I reckon something's got in there and 'wedged' itself between the piston and the bore, then on the way out has damaged an exhaust valve.....

Good to know it's sorted though...

:thumb2 Steve.
 
Just looking at the mark on the piston, that's not detonation......

I reckon something's got in there and 'wedged' itself between the piston and the bore, then on the way out has damaged an exhaust valve.....

Good to know it's sorted though...

:thumb2 Steve.

I agree, or (less likely) it's just nipped up for some reason?

Andes
 
Both pistons bear same marks....I read somewhere this is a characteristic sign of detonation. On my '05 1200, there were knock-sensors, and I have not found them on this one.

I am wondering if a different fuel map should be activated or whatever - a bad fuel map, saw something about this in the south african threads.
 
These engines will run on low octane fuel but run a lot better on 97 or 99 octane so they must have a knock sensor. If you cant get the good stuff use an octane booster. Also get it remapped or put the catalysed exhaust back on as that makes it run richer.

Hilltop told me the engines run weak from the factory. A free flow exhaust is OK with posh fuel but normal unleaded is risky (hotter exhaust gas).
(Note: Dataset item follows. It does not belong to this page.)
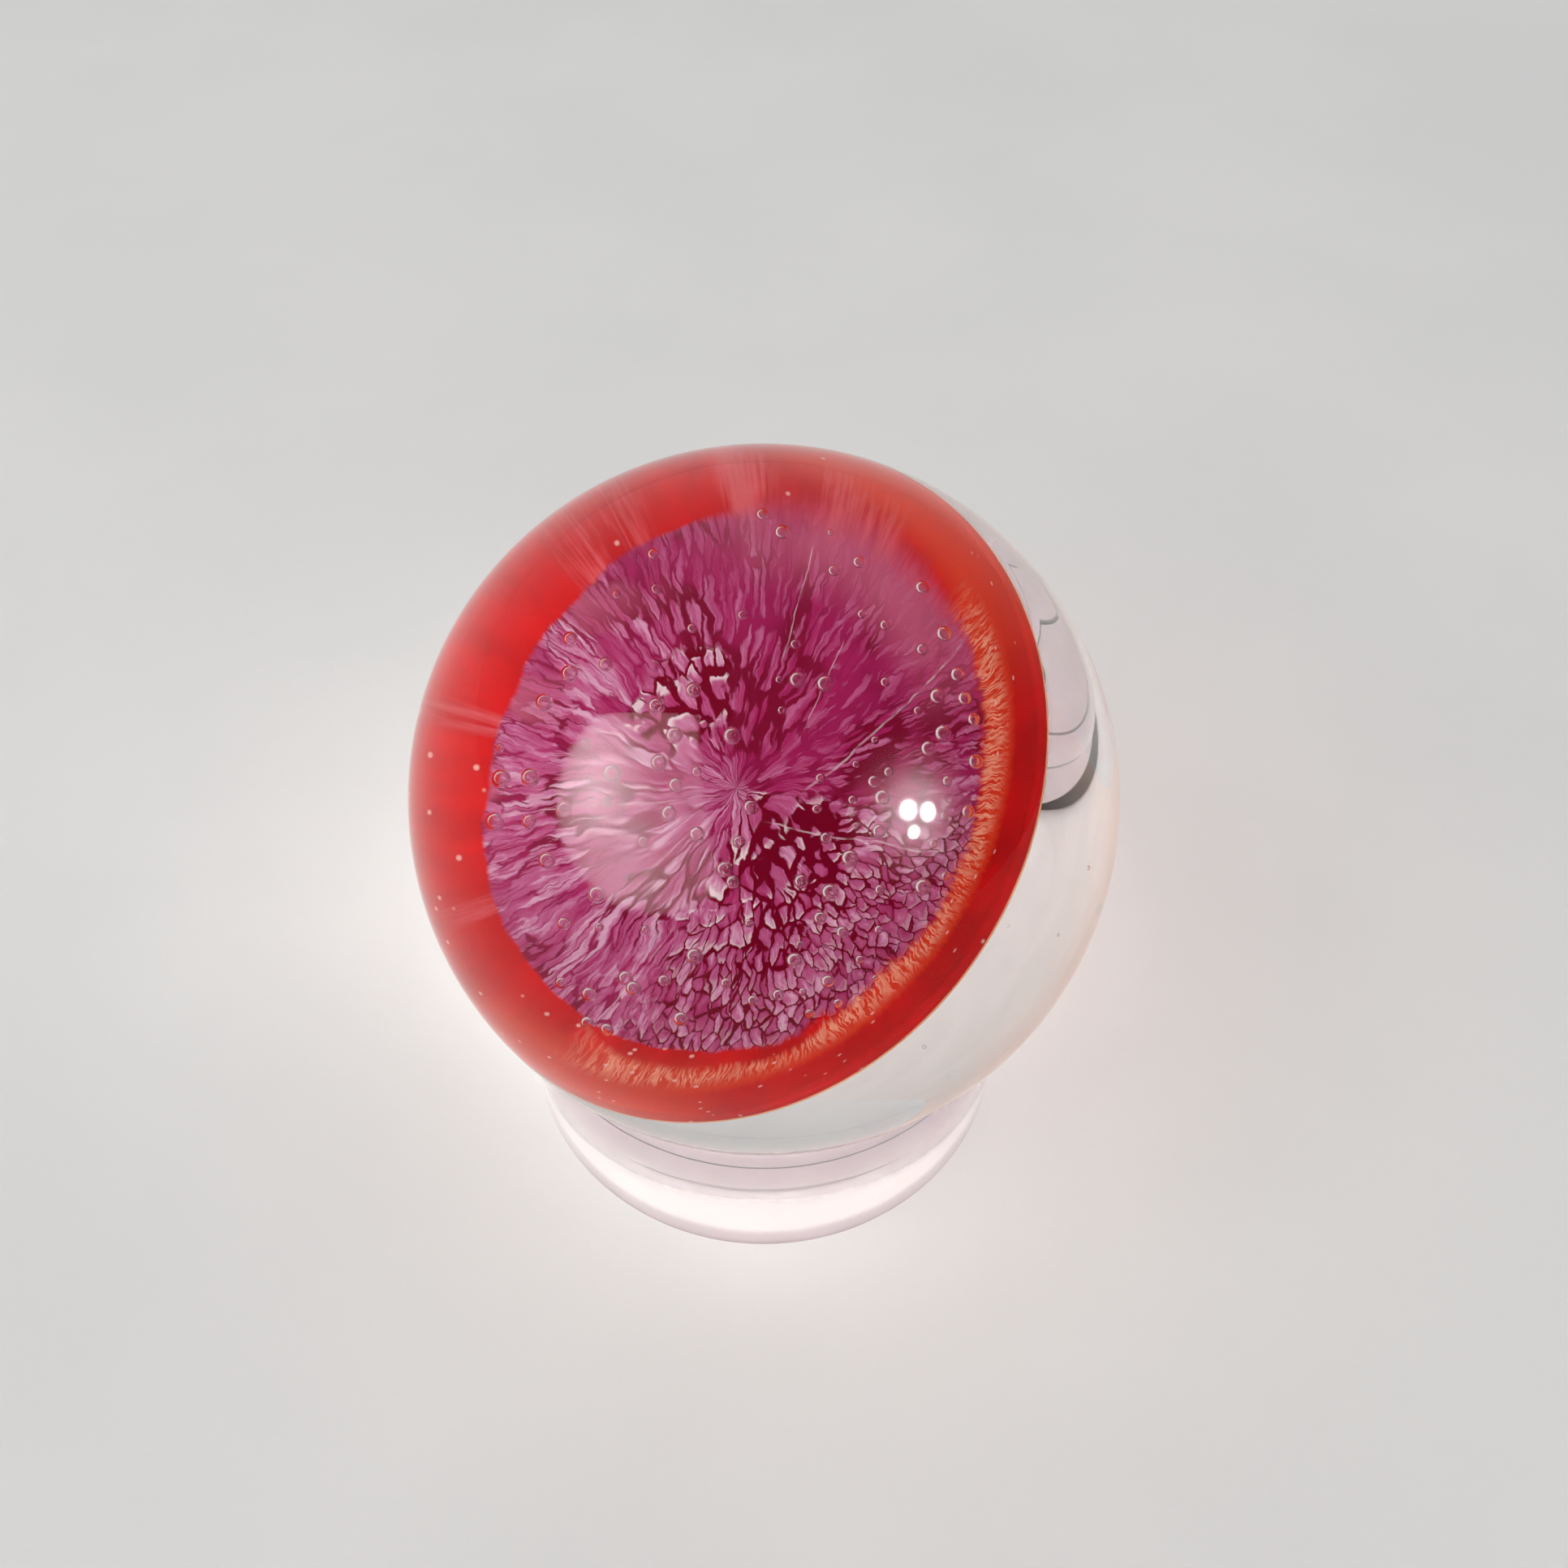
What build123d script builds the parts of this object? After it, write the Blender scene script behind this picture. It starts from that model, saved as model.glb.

If you add a free flow air filter the ECU wont be able to compensate enough and that can take out the exhaust valves.

This show preignition damage - its a rough burnt surface.

detonation_03.jpg


Google images list - https://www.google.co.uk/search?q=i...zfK4vwhQfng4HwDQ&ved=0CDEQsAQ&biw=959&bih=710

The damage here is smooth more like its been hammered by some foreign object.

attachment.php


What was the spark plug like? The google images list shows preignition damage to plugs.

The problems happened after a service. Was something like a small nut or bolt accidentally in each throttle body inlet(?) and one side was less lucky than the other.
 
Hi Bendy,

I imagine if anything got in the inlet, it would have wrecked something pretty quick, and not 3,500kms later. Hopefully the bloody thing will keep going now for another while.